Exercise description: Quote the material below exactly as written, from the first line to the line that holds "base_chamfer = 4.6; // [1:0.1:5]", endpoints included.

## begin Information provided

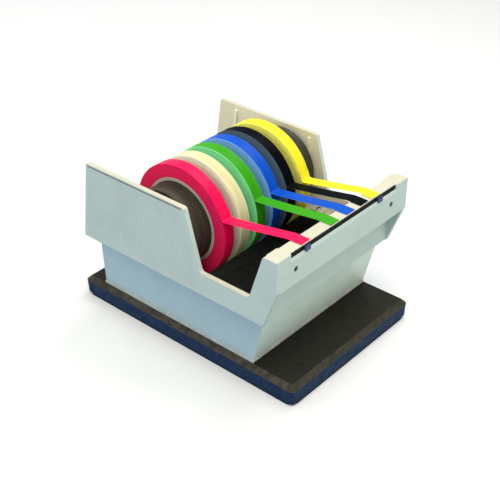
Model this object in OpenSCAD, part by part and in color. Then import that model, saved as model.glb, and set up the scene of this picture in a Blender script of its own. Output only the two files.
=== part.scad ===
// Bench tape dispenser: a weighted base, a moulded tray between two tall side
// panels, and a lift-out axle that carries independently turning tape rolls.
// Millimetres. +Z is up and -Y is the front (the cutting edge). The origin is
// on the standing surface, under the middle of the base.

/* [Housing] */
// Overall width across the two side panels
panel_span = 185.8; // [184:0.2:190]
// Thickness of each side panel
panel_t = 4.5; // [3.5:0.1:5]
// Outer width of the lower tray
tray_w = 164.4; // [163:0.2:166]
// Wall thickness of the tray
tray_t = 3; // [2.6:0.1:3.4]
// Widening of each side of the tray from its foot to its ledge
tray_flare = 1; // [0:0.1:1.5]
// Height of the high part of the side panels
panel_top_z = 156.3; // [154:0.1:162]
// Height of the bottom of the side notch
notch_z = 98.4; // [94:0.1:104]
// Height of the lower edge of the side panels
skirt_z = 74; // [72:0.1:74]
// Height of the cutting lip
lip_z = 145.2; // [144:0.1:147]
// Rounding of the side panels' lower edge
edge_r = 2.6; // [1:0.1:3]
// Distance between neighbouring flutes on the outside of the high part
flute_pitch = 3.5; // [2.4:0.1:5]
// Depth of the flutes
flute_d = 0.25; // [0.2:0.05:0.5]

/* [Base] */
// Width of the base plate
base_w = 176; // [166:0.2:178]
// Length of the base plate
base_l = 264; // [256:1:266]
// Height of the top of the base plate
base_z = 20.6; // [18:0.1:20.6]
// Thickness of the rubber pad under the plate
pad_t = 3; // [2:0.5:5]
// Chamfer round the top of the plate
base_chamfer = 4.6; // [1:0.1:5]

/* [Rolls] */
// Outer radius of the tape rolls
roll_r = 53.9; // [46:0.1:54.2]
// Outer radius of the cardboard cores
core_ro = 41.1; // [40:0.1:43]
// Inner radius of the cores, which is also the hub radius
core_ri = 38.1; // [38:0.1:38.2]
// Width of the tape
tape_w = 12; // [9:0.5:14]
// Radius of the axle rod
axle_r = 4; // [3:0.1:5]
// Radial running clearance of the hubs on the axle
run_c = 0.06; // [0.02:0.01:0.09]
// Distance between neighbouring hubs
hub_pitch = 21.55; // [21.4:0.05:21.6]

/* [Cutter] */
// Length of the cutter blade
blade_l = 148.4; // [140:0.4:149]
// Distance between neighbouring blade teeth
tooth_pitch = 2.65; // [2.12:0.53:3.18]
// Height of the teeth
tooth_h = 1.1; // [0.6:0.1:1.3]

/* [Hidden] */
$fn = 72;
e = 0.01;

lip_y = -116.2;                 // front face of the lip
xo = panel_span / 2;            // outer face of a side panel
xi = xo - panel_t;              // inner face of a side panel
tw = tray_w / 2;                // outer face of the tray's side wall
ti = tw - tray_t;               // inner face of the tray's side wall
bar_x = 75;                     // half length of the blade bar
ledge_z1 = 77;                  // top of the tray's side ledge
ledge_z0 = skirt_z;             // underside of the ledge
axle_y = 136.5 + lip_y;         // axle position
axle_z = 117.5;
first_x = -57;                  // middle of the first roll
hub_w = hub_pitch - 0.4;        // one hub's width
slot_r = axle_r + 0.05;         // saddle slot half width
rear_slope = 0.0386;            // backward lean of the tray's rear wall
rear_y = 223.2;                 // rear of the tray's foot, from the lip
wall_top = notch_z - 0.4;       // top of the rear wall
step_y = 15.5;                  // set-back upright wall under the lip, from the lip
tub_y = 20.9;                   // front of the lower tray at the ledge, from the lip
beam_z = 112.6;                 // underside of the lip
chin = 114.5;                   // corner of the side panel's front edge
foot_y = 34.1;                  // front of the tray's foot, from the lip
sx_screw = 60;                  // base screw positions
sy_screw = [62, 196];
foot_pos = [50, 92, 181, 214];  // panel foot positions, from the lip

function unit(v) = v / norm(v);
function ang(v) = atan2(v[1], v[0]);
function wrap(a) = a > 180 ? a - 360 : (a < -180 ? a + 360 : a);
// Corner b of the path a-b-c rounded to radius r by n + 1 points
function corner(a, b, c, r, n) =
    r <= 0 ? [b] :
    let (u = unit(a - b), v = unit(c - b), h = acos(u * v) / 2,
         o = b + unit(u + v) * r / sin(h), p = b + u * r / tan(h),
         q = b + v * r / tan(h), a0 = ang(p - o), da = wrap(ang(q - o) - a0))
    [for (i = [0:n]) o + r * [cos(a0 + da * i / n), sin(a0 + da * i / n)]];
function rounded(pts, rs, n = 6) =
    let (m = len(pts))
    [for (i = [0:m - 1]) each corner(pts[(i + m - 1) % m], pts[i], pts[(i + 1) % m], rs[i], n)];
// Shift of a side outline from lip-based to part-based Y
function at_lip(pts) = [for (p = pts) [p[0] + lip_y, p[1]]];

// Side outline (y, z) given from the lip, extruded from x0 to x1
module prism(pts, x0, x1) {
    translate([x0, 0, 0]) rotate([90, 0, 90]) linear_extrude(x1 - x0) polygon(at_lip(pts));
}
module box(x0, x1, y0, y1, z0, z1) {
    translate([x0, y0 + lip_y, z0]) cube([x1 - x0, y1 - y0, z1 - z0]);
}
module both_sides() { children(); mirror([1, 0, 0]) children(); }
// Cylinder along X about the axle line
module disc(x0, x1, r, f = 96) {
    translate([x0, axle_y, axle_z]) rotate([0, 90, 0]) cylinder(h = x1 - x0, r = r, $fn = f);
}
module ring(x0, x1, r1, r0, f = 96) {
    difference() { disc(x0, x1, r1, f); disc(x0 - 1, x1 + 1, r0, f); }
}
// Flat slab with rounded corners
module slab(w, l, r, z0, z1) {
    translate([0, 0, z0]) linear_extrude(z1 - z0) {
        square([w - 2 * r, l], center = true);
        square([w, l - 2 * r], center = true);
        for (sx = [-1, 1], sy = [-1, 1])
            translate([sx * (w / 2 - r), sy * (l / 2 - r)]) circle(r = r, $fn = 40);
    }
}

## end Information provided

Expected answer:
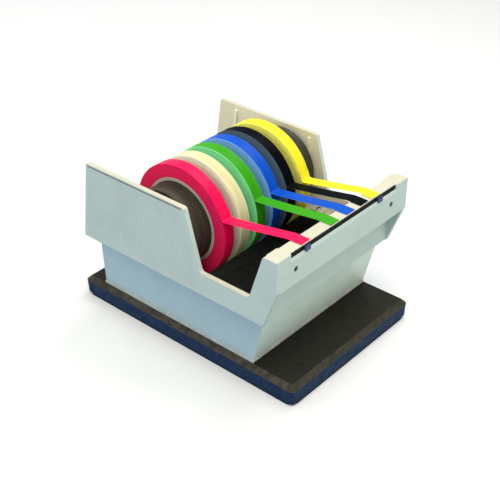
Model this object in OpenSCAD, part by part and in color. Then import that model, saved as model.glb, and set up the scene of this picture in a Blender script of its own. Output only the two files.
=== part.scad ===
// Bench tape dispenser: a weighted base, a moulded tray between two tall side
// panels, and a lift-out axle that carries independently turning tape rolls.
// Millimetres. +Z is up and -Y is the front (the cutting edge). The origin is
// on the standing surface, under the middle of the base.

/* [Housing] */
// Overall width across the two side panels
panel_span = 185.8; // [184:0.2:190]
// Thickness of each side panel
panel_t = 4.5; // [3.5:0.1:5]
// Outer width of the lower tray
tray_w = 164.4; // [163:0.2:166]
// Wall thickness of the tray
tray_t = 3; // [2.6:0.1:3.4]
// Widening of each side of the tray from its foot to its ledge
tray_flare = 1; // [0:0.1:1.5]
// Height of the high part of the side panels
panel_top_z = 156.3; // [154:0.1:162]
// Height of the bottom of the side notch
notch_z = 98.4; // [94:0.1:104]
// Height of the lower edge of the side panels
skirt_z = 74; // [72:0.1:74]
// Height of the cutting lip
lip_z = 145.2; // [144:0.1:147]
// Rounding of the side panels' lower edge
edge_r = 2.6; // [1:0.1:3]
// Distance between neighbouring flutes on the outside of the high part
flute_pitch = 3.5; // [2.4:0.1:5]
// Depth of the flutes
flute_d = 0.25; // [0.2:0.05:0.5]

/* [Base] */
// Width of the base plate
base_w = 176; // [166:0.2:178]
// Length of the base plate
base_l = 264; // [256:1:266]
// Height of the top of the base plate
base_z = 20.6; // [18:0.1:20.6]
// Thickness of the rubber pad under the plate
pad_t = 3; // [2:0.5:5]
// Chamfer round the top of the plate
base_chamfer = 4.6; // [1:0.1:5]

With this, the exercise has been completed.